# Is anybody selling kinkajous?



## phat jack (Oct 31, 2010)

Hi RFUK users i was wondering if any of you know, or do yourself have a baby/young kinkajou for sale, or if there are any breeders that i could contact. I've been researching kinkajous for a long time and have saved up a fair amount of money so now is the time i wish to own a kinkajou.

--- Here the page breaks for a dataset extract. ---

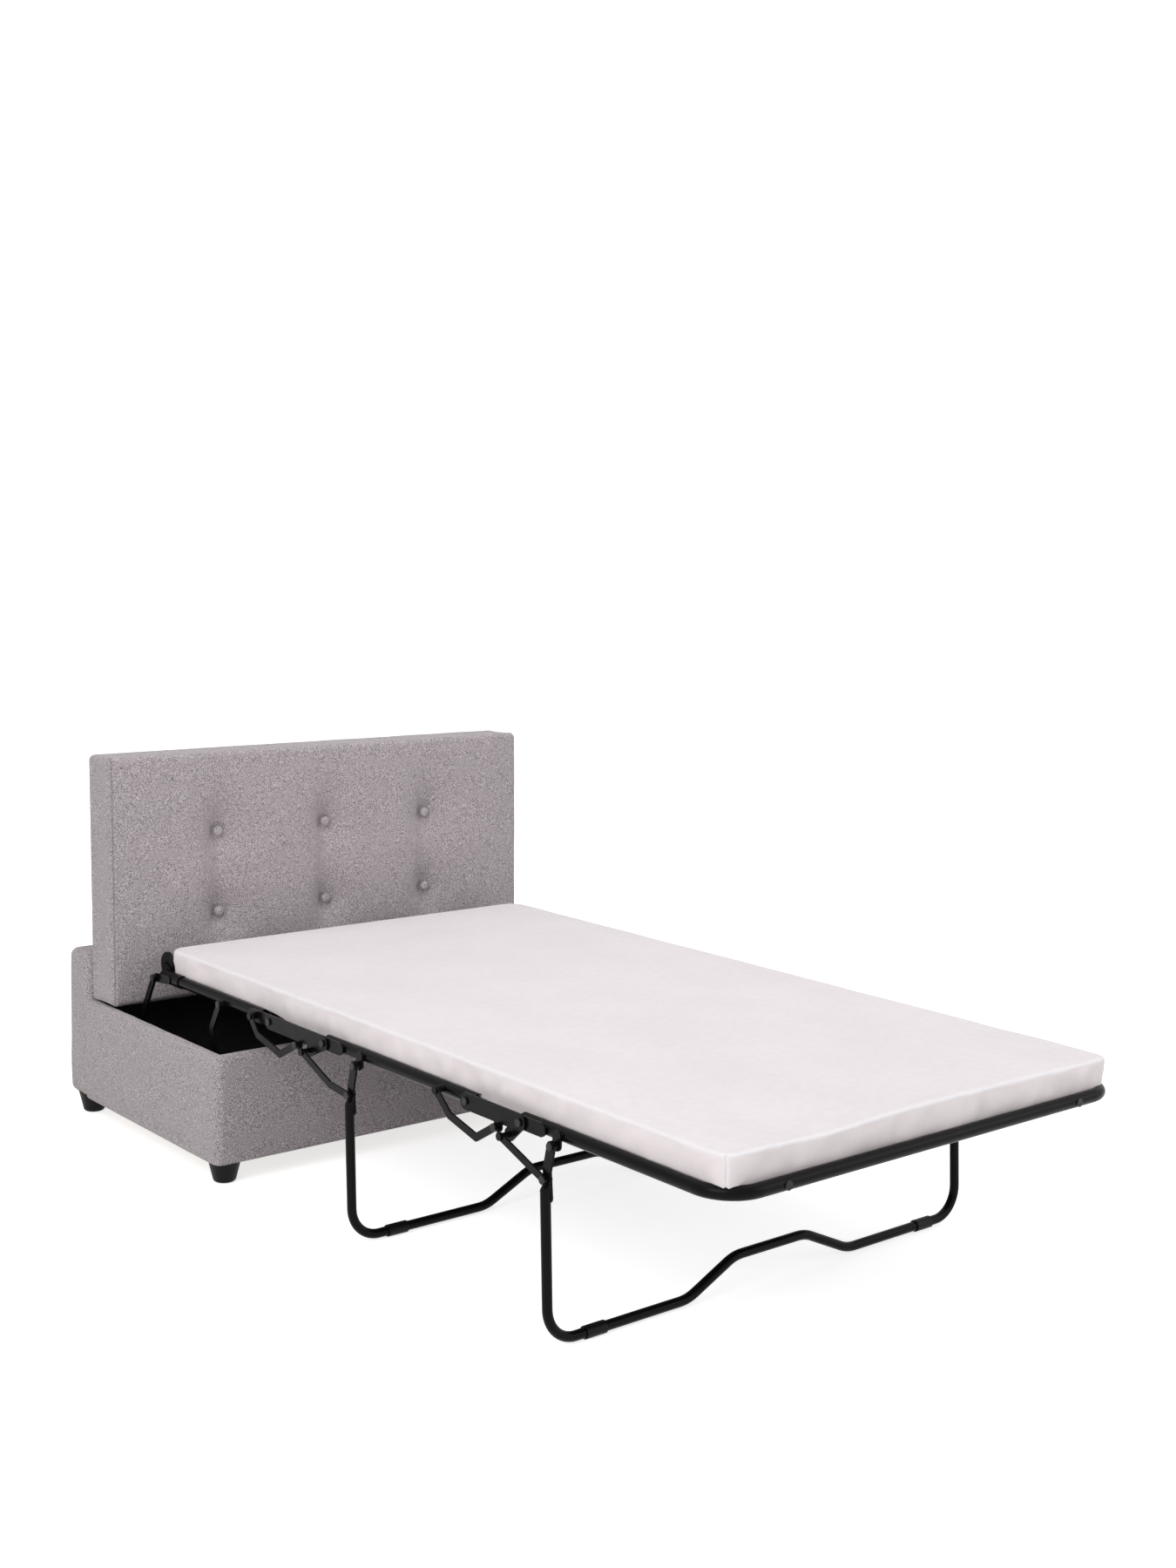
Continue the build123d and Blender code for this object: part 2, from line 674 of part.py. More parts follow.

If you do know of anybody that breeds or owns kinkajous please give me an idea of where i can find them.

Thank you
Jack


----------



## genevie (Jul 12, 2011)

Finding a kinkajou breeder is virtually impossible, it seems. Are you a member of the kinks FB page?


----------



## phat jack (Oct 31, 2010)

which kinks facebook page are you referring to. There are many


----------



## rox.bear (Apr 23, 2009)

It's called Kinkajou owners UK.
I'm a member on there and I do my self own a Kinkajou, but it wasn't easy and spent a lot of years and time on getting one.
Roxanne.


----------



## phat jack (Oct 31, 2010)

Thanks for the quick responses!


----------



## phat jack (Oct 31, 2010)

Bump!


----------



## mrcriss (Nov 2, 2010)

I love that you "bumped" this to go up one space!:roll2:

Basically the same as the others have said.....you (along with SO many others) are chasing the impossible dream. It must be one of the most frequent questions asked on the net at the moment, and demand FAR outweighs supply. 

I suggest you either look at getting a pair of adults which aren't tame (they crop up slightly more regularly than the babies, which are like gold dust that has been farted out by an alien from Saturn), OR find a different animal that you might be in to, and look at purchasing that instead.


----------



## Spikebrit (Oct 23, 2006)

I was plying with two baby Kinkajouthis weekend lol.... dont now of any for sale at the moment though. 

jay


----------



## tonks (Sep 13, 2010)

"... (they crop up slightly more regularly than the babies, which are like gold dust that has been farted out by an alien from Saturn)..."

I was just looking through this thread to find out what a kinkajou actually was and when I read the bit about the rare babies I laughed so hard I nearly fell off my chair. Day made!


----------